** SUPPLIED DATA **
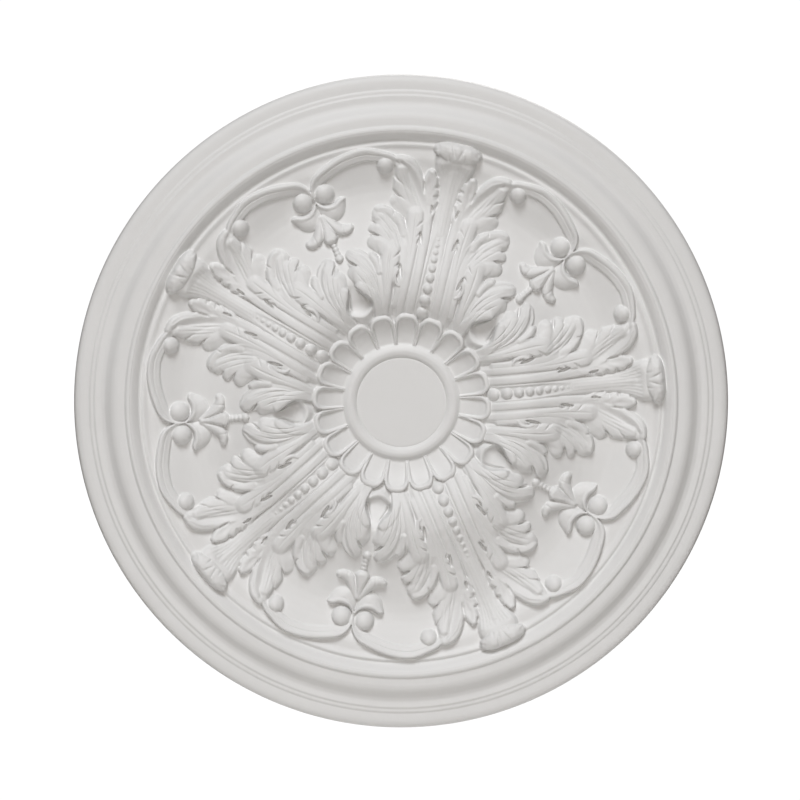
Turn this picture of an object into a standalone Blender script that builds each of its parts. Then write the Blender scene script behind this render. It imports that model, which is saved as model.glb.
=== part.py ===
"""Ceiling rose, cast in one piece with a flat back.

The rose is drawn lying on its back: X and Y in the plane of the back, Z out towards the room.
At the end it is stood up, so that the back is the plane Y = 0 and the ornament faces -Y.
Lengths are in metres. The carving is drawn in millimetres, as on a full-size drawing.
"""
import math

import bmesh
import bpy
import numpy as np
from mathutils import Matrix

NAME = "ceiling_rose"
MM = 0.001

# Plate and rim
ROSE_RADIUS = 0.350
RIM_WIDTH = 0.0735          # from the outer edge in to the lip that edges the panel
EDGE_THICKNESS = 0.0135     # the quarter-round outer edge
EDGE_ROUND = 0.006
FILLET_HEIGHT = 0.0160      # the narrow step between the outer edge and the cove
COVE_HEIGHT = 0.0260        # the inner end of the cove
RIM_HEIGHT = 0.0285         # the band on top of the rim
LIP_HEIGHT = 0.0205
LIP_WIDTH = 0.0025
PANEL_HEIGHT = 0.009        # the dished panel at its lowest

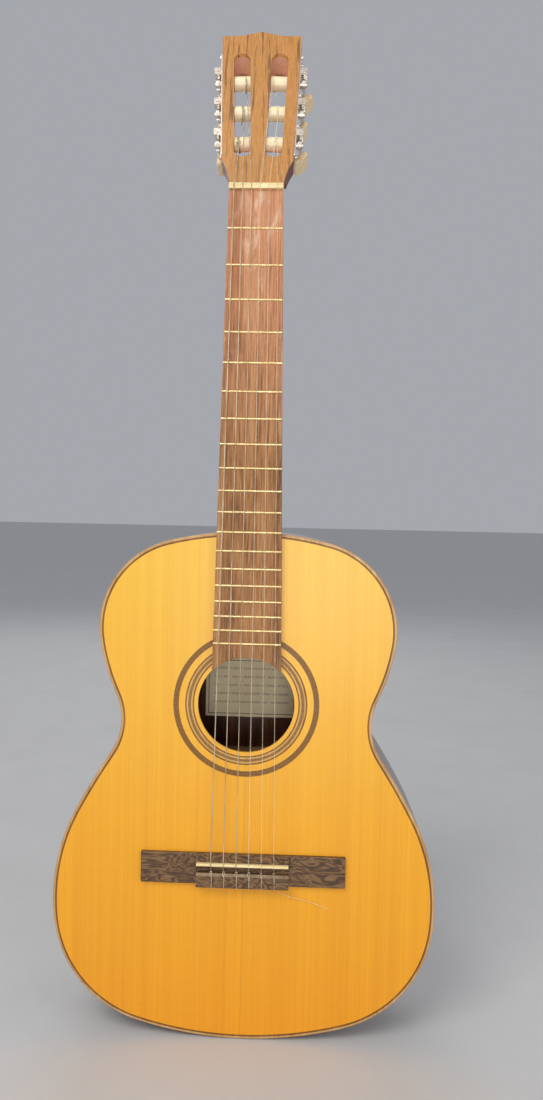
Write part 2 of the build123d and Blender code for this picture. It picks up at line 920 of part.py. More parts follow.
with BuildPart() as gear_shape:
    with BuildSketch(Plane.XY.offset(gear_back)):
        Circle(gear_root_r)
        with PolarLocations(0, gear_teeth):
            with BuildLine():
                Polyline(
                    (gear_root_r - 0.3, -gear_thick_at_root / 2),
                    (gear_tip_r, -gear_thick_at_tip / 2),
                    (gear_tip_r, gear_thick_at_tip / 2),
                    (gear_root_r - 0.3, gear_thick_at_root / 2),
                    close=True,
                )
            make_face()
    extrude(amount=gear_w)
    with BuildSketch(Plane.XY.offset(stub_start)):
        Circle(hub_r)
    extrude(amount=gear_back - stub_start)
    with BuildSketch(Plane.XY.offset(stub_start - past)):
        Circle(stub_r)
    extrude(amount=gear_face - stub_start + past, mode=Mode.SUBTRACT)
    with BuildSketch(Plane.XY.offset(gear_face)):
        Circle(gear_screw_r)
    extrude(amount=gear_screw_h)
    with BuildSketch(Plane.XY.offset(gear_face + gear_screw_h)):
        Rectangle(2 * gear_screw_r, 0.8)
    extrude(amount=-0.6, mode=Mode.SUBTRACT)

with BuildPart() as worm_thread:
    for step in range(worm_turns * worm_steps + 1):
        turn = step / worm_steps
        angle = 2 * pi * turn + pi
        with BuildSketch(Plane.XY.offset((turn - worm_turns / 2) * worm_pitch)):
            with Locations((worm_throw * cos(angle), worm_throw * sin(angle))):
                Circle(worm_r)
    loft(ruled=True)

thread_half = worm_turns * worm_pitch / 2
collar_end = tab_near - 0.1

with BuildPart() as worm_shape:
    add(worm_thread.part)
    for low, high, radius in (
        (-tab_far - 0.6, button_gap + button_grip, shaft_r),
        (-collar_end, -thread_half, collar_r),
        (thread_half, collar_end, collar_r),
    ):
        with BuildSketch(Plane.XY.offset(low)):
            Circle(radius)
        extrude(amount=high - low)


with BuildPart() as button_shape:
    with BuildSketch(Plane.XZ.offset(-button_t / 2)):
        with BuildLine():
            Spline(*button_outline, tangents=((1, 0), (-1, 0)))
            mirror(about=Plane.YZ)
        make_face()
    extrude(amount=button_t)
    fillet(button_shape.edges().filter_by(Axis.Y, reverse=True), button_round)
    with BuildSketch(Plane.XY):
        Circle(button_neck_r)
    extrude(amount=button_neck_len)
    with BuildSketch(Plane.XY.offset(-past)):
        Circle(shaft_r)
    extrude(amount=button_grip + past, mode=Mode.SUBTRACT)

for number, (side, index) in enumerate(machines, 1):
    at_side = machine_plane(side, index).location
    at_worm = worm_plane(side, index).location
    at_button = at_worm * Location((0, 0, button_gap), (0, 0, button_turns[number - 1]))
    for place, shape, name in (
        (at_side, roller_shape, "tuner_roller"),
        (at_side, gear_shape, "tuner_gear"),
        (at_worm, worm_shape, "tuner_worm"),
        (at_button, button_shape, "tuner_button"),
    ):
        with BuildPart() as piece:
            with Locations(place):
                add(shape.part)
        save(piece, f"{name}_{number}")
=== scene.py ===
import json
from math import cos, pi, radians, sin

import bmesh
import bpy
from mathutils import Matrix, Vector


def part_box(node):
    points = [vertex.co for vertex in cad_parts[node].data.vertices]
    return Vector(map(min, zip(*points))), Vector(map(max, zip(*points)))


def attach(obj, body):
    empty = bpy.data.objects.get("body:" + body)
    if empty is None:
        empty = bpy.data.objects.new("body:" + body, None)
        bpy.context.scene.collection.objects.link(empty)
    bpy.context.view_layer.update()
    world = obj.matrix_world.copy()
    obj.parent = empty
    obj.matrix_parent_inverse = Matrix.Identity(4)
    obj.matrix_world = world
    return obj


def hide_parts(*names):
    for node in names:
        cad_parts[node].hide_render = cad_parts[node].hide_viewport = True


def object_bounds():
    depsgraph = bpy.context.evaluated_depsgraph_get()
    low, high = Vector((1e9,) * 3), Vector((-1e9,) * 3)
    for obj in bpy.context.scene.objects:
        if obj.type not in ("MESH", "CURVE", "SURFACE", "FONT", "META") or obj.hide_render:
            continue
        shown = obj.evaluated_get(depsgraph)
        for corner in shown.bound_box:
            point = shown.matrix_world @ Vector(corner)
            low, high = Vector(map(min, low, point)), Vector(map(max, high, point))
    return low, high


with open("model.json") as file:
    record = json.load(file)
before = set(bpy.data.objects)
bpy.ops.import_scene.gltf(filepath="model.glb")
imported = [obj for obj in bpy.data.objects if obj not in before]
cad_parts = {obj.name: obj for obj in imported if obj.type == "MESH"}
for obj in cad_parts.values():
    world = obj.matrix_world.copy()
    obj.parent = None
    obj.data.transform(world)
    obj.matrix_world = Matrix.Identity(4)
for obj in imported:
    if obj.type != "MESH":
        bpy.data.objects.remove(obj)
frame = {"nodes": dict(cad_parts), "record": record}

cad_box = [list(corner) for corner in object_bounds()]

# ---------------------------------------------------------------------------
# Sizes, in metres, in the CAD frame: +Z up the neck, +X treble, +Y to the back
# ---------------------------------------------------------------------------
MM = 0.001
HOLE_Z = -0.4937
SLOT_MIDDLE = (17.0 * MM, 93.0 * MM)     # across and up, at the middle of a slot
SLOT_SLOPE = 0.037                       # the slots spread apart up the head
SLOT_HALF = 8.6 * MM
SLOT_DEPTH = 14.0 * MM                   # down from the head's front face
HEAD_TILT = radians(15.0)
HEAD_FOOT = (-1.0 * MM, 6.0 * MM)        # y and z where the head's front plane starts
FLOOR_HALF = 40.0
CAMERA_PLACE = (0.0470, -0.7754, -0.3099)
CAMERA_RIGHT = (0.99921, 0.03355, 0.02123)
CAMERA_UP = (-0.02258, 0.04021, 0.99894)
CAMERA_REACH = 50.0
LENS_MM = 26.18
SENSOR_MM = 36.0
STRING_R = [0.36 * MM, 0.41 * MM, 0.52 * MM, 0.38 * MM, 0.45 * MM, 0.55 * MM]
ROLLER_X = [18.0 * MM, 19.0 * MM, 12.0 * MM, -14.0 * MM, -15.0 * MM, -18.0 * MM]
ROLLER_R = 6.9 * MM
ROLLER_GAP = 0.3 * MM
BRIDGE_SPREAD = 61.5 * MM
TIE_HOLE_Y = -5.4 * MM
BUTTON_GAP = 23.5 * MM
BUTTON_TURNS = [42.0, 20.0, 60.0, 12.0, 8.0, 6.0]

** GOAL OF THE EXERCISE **
Repeat exactly the lines from the one that contains "for number, (side, index)" through the one that contains "obj.matrix_parent_inverse = Matrix.Identity(4)", and only those.

** PROBLEM SOLUTION **
for number, (side, index) in enumerate(machines, 1):
    at_side = machine_plane(side, index).location
    at_worm = worm_plane(side, index).location
    at_button = at_worm * Location((0, 0, button_gap), (0, 0, button_turns[number - 1]))
    for place, shape, name in (
        (at_side, roller_shape, "tuner_roller"),
        (at_side, gear_shape, "tuner_gear"),
        (at_worm, worm_shape, "tuner_worm"),
        (at_button, button_shape, "tuner_button"),
    ):
        with BuildPart() as piece:
            with Locations(place):
                add(shape.part)
        save(piece, f"{name}_{number}")
=== scene.py ===
import json
from math import cos, pi, radians, sin

import bmesh
import bpy
from mathutils import Matrix, Vector


def part_box(node):
    points = [vertex.co for vertex in cad_parts[node].data.vertices]
    return Vector(map(min, zip(*points))), Vector(map(max, zip(*points)))


def attach(obj, body):
    empty = bpy.data.objects.get("body:" + body)
    if empty is None:
        empty = bpy.data.objects.new("body:" + body, None)
        bpy.context.scene.collection.objects.link(empty)
    bpy.context.view_layer.update()
    world = obj.matrix_world.copy()
    obj.parent = empty
    obj.matrix_parent_inverse = Matrix.Identity(4)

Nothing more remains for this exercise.